First, I'd like to see WotC renew support and publication of revised versions of all older editions. Doing so would expand the D&D brand by having each edition as its own brand. Classic D&D, Original D&D, Advanced D&D, etc. Each of them could be done by a small team that produces a few supplements each year and they could even allow limited 3rd party support. The money coming in from these may not be huge, but doing so could create a consistent stream of cash by producing products for all editions instead of letting them abandon D&D and play Pathfinder or retro-clones. Bring those gamers back by producing new product for them.I love my Pathfinder and hope Paizo becomes the the premiere rpg company, I also am very fond of many of the OSR publishers, but if I were WotC I would be doing whatever I could to crush them. Pissing off and then throwing away such as large portion of your customer base just seems counter productive to me. Of course I'm not a business major so maybe there is a sound business decision behind this move. I can't imagine what it is but that's just my POV.

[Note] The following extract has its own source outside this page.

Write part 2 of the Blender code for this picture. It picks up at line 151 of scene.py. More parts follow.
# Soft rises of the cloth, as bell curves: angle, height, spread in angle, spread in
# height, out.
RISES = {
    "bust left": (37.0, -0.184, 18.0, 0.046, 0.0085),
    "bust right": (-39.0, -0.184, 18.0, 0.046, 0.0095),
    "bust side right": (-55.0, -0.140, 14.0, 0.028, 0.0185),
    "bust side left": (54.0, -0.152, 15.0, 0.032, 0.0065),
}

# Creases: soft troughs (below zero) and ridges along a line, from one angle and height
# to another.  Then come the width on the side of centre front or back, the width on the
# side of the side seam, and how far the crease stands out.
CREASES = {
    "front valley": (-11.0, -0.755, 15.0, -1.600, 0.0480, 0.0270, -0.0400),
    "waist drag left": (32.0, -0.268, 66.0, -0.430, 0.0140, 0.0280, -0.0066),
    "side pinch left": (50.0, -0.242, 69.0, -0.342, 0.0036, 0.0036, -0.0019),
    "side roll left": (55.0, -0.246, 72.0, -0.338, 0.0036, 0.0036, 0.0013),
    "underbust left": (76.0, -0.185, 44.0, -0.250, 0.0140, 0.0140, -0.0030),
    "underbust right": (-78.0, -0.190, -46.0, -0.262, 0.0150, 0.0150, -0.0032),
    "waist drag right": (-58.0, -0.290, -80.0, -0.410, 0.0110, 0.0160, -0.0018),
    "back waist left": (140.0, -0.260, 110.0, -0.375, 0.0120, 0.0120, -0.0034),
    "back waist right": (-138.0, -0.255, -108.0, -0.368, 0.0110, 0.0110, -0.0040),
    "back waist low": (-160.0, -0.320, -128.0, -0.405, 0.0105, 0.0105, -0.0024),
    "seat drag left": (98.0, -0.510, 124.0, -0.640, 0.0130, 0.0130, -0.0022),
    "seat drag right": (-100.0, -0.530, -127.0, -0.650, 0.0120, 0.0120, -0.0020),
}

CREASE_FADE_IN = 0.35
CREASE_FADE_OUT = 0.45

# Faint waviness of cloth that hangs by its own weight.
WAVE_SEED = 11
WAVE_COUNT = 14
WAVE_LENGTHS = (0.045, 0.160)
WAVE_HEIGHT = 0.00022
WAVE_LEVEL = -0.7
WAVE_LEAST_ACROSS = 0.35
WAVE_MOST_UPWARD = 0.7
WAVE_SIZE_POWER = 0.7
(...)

Second I'd like for them to keep 4e alive. I may not like the game but there are enough people that do to keep some product moving. Even if only 3-4 new books get produced each year, I don't want the system to die. Since D&D minis is pretty much dead they should license the name to another minis producer like Reaper.

Third I think they should pursue the DDi. I think it is a waste of money but I know plenty of people that like their DDi

Lastly I'd also like to see both a print & digital subscription for Dragon magazine. If they start supporting older editions of the game, the magazine would be able to appeal to a broader range of gamers. I could be wrong, but I don't think that Dungeon mag would be worth bringing back. Not because it would have no use, but because it was too specialized with too narrow an audience.

All of this is just my opinion about what I'd like to see happen with D&D and isn't meant to upset anyone.